◆ WRITTEN REQUEST
Up to and including the line with "SEAL_MARGIN = 0.3", please set down the entries below exactly, starting from the first line.

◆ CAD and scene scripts
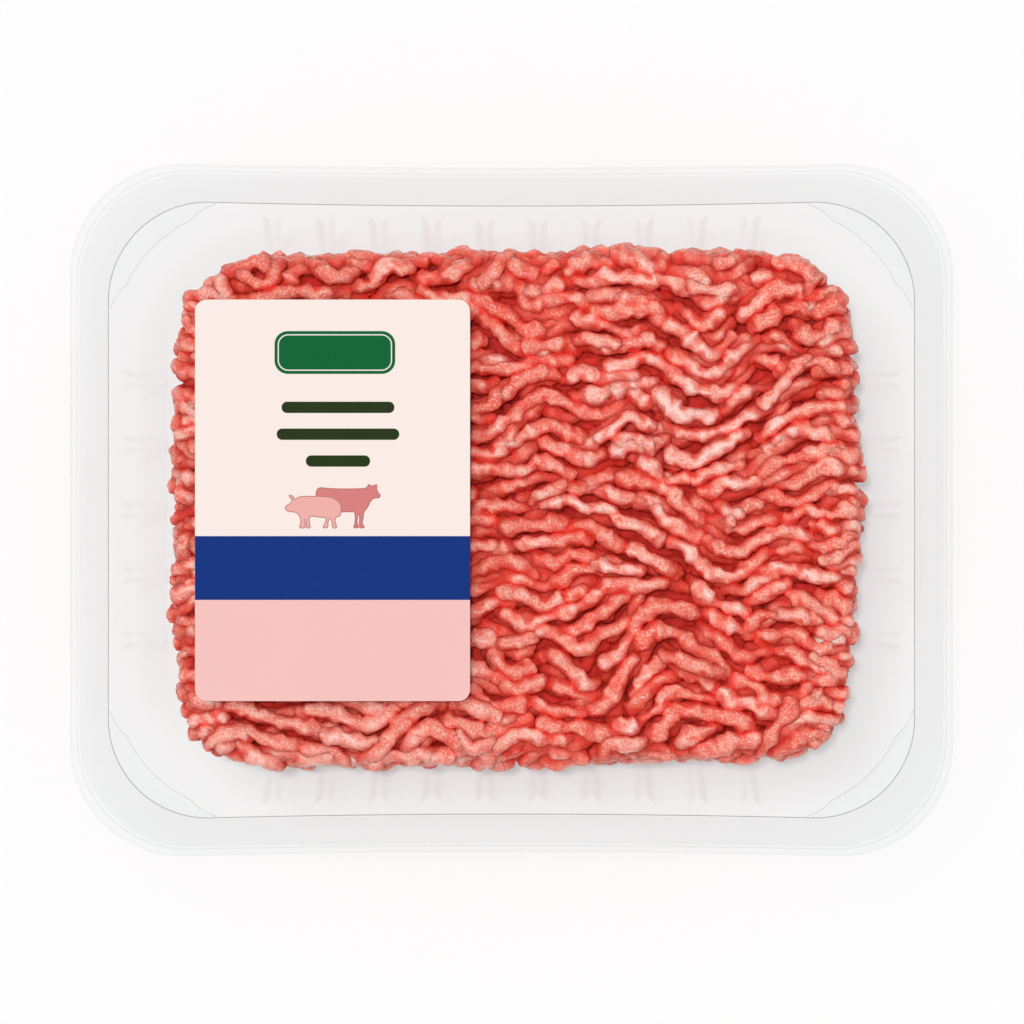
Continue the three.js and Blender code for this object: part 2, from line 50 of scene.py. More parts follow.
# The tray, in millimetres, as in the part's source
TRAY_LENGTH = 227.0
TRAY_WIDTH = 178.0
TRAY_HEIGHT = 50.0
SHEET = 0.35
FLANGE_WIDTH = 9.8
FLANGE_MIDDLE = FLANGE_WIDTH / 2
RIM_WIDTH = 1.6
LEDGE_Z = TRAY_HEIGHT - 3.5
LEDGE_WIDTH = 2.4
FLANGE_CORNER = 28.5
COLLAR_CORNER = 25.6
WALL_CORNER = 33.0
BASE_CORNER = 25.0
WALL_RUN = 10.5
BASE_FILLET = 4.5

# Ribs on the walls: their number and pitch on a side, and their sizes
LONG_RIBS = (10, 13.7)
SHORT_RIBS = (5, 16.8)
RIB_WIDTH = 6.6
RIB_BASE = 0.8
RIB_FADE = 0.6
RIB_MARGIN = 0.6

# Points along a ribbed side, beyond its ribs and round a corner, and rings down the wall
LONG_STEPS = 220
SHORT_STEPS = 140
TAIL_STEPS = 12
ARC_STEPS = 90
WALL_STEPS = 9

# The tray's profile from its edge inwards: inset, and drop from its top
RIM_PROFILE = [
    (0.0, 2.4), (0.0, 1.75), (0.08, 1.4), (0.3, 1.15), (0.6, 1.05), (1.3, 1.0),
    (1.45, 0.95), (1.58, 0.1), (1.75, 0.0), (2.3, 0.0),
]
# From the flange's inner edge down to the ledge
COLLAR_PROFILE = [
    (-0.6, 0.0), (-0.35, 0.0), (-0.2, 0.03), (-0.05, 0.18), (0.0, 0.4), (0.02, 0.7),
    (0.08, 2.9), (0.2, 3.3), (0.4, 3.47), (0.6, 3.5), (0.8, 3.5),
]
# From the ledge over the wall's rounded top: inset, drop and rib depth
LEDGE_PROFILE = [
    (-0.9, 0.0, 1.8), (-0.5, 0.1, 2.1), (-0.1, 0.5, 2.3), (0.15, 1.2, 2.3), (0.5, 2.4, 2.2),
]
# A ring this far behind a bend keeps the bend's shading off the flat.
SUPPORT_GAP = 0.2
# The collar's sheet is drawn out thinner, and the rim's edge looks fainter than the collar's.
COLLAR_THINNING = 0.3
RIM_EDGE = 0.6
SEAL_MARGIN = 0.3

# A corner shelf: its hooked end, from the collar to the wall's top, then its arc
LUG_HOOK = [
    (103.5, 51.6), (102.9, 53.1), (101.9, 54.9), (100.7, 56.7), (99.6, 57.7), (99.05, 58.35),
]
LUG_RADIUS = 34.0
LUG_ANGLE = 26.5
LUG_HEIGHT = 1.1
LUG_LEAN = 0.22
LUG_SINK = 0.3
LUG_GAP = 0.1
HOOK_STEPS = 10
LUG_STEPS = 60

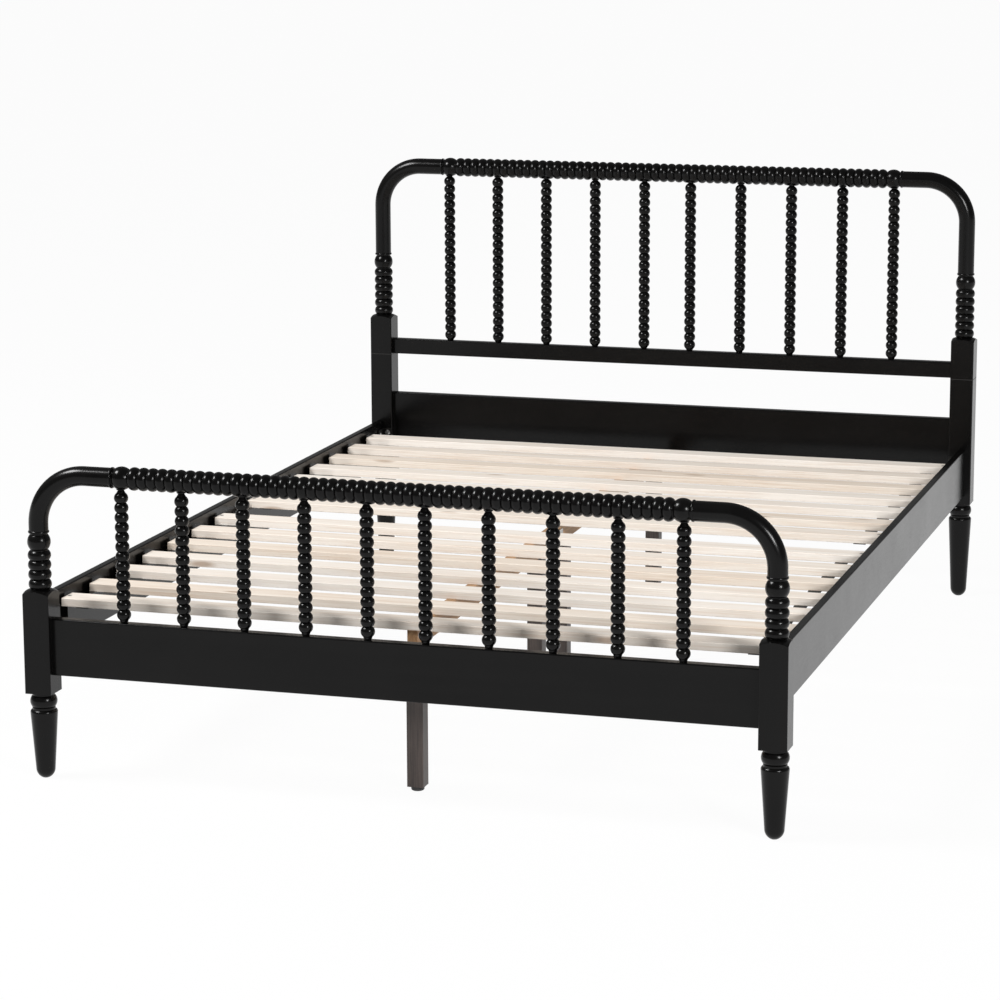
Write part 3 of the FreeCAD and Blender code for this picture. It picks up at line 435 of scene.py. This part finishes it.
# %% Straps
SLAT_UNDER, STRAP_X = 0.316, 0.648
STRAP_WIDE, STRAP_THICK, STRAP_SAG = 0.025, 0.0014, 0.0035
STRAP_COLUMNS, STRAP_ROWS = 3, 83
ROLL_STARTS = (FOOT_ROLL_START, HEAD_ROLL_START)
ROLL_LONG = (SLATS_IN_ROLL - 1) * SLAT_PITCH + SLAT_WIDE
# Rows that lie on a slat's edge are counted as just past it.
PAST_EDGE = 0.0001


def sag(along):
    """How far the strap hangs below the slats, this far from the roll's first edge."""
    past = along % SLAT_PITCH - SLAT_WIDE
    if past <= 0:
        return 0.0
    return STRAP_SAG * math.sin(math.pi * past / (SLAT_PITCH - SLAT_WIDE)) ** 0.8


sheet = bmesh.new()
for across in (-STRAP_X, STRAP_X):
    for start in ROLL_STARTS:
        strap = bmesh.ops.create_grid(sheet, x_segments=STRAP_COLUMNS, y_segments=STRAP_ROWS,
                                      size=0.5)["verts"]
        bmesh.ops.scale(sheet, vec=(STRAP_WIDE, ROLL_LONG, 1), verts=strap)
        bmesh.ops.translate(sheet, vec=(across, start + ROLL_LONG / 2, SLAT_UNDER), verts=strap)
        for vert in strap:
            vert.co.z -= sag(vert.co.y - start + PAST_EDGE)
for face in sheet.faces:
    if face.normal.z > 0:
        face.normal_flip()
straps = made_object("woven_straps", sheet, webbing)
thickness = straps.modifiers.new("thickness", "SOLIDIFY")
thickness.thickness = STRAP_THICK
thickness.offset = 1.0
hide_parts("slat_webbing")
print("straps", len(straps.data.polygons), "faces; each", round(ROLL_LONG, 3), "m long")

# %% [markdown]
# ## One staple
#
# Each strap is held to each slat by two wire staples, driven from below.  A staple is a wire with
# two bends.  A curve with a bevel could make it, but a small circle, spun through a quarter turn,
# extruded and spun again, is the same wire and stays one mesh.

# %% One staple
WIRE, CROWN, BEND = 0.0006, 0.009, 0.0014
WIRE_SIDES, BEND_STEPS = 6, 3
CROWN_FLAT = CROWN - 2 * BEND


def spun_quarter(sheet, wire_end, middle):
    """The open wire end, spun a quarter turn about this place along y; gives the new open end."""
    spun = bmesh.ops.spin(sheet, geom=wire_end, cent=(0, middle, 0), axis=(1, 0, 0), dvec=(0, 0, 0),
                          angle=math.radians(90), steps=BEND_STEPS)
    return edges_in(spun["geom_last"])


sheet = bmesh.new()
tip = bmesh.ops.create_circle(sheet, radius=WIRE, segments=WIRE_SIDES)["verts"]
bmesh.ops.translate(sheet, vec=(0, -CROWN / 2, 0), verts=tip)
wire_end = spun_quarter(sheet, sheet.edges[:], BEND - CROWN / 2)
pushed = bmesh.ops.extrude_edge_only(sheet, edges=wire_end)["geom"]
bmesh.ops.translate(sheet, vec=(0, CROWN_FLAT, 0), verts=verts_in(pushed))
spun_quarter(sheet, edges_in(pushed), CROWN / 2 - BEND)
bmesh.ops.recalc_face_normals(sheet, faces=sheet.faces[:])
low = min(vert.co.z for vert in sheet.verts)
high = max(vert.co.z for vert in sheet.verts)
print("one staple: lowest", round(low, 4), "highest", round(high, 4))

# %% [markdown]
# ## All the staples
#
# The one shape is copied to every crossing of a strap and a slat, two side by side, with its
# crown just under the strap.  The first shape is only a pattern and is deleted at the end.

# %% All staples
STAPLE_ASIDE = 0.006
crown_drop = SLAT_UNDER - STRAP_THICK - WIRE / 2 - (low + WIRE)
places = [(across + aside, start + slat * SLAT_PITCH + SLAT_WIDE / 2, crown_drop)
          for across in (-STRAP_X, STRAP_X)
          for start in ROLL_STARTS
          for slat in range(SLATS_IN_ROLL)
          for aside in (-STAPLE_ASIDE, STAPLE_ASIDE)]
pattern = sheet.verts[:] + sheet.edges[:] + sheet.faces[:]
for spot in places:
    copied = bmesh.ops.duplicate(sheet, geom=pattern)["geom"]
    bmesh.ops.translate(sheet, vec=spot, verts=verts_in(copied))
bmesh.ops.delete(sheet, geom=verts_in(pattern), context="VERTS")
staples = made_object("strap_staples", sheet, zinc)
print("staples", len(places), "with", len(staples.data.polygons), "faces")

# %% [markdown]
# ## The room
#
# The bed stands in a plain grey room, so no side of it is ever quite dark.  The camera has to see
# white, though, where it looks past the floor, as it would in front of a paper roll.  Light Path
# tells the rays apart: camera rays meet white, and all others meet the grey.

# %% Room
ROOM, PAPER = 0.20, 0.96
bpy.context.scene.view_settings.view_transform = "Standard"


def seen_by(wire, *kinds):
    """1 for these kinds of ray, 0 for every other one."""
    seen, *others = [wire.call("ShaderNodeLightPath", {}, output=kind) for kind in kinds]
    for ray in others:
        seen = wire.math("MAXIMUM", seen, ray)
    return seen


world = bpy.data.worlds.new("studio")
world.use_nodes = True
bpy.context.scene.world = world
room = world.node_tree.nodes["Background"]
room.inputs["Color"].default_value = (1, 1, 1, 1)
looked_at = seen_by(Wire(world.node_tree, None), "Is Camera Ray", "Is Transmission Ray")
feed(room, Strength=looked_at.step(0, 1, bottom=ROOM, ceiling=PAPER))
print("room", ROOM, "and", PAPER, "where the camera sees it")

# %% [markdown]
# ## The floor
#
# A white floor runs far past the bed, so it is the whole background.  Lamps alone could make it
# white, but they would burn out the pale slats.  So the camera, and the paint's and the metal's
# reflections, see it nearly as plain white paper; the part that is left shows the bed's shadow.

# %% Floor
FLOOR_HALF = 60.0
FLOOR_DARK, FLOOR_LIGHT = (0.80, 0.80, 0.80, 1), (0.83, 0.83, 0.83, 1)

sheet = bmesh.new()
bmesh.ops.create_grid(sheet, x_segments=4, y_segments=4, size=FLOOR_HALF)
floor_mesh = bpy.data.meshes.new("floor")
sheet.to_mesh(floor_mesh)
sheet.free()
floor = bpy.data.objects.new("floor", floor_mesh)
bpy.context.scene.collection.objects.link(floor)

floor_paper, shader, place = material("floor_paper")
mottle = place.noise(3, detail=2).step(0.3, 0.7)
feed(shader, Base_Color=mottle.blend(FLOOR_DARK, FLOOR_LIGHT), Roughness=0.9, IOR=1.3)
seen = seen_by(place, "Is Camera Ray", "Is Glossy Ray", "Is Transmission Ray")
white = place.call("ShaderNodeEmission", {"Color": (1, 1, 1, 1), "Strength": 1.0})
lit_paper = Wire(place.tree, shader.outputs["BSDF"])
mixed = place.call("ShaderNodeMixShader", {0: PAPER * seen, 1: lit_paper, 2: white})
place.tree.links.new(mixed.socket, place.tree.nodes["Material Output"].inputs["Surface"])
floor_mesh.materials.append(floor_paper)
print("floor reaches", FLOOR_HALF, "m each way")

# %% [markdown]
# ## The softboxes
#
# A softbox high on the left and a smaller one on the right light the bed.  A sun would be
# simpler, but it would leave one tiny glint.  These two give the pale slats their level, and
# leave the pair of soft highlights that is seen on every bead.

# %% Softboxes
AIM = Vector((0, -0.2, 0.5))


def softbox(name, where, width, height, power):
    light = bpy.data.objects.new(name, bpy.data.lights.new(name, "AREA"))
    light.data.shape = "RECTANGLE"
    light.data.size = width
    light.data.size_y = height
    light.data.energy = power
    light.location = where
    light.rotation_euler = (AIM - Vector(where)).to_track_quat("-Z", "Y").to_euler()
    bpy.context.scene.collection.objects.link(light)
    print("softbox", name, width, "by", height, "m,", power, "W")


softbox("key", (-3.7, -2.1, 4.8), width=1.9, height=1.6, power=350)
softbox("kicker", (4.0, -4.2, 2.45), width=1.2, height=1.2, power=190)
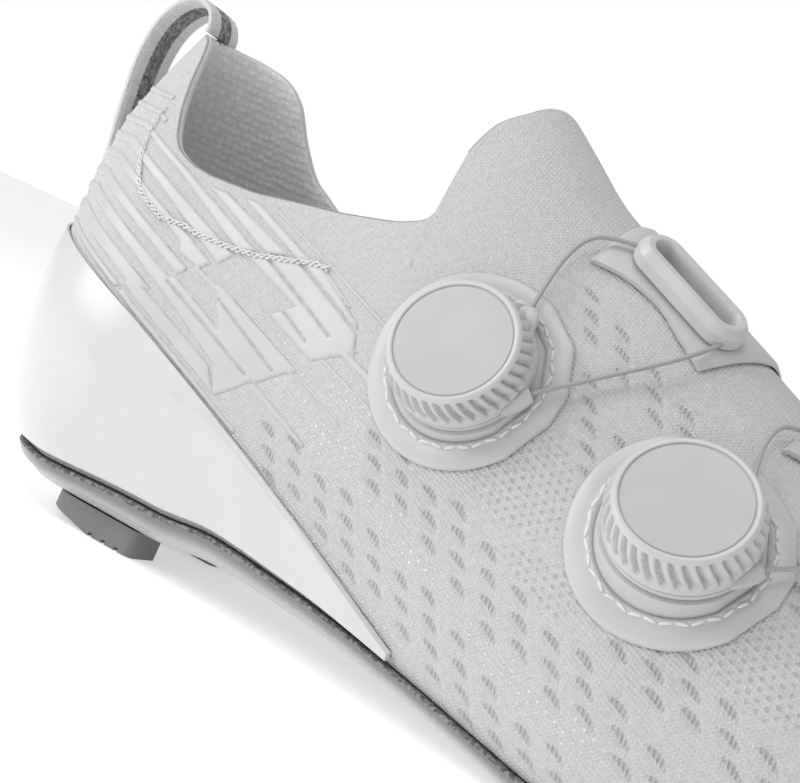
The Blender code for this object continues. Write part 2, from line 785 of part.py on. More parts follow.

◆ SOLVED PROBLEM
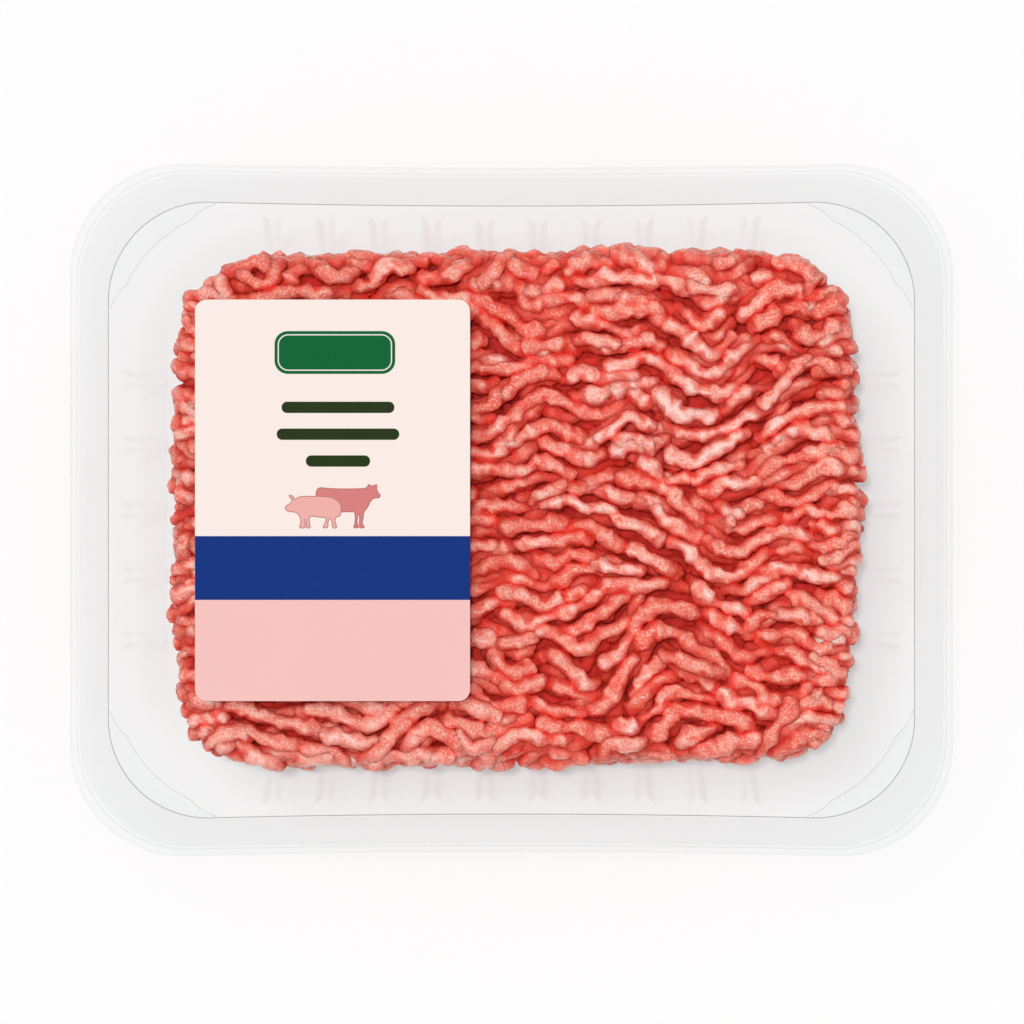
Continue the three.js and Blender code for this object: part 2, from line 50 of scene.py. More parts follow.
# The tray, in millimetres, as in the part's source
TRAY_LENGTH = 227.0
TRAY_WIDTH = 178.0
TRAY_HEIGHT = 50.0
SHEET = 0.35
FLANGE_WIDTH = 9.8
FLANGE_MIDDLE = FLANGE_WIDTH / 2
RIM_WIDTH = 1.6
LEDGE_Z = TRAY_HEIGHT - 3.5
LEDGE_WIDTH = 2.4
FLANGE_CORNER = 28.5
COLLAR_CORNER = 25.6
WALL_CORNER = 33.0
BASE_CORNER = 25.0
WALL_RUN = 10.5
BASE_FILLET = 4.5

# Ribs on the walls: their number and pitch on a side, and their sizes
LONG_RIBS = (10, 13.7)
SHORT_RIBS = (5, 16.8)
RIB_WIDTH = 6.6
RIB_BASE = 0.8
RIB_FADE = 0.6
RIB_MARGIN = 0.6

# Points along a ribbed side, beyond its ribs and round a corner, and rings down the wall
LONG_STEPS = 220
SHORT_STEPS = 140
TAIL_STEPS = 12
ARC_STEPS = 90
WALL_STEPS = 9

# The tray's profile from its edge inwards: inset, and drop from its top
RIM_PROFILE = [
    (0.0, 2.4), (0.0, 1.75), (0.08, 1.4), (0.3, 1.15), (0.6, 1.05), (1.3, 1.0),
    (1.45, 0.95), (1.58, 0.1), (1.75, 0.0), (2.3, 0.0),
]
# From the flange's inner edge down to the ledge
COLLAR_PROFILE = [
    (-0.6, 0.0), (-0.35, 0.0), (-0.2, 0.03), (-0.05, 0.18), (0.0, 0.4), (0.02, 0.7),
    (0.08, 2.9), (0.2, 3.3), (0.4, 3.47), (0.6, 3.5), (0.8, 3.5),
]
# From the ledge over the wall's rounded top: inset, drop and rib depth
LEDGE_PROFILE = [
    (-0.9, 0.0, 1.8), (-0.5, 0.1, 2.1), (-0.1, 0.5, 2.3), (0.15, 1.2, 2.3), (0.5, 2.4, 2.2),
]
# A ring this far behind a bend keeps the bend's shading off the flat.
SUPPORT_GAP = 0.2
# The collar's sheet is drawn out thinner, and the rim's edge looks fainter than the collar's.
COLLAR_THINNING = 0.3
RIM_EDGE = 0.6
SEAL_MARGIN = 0.3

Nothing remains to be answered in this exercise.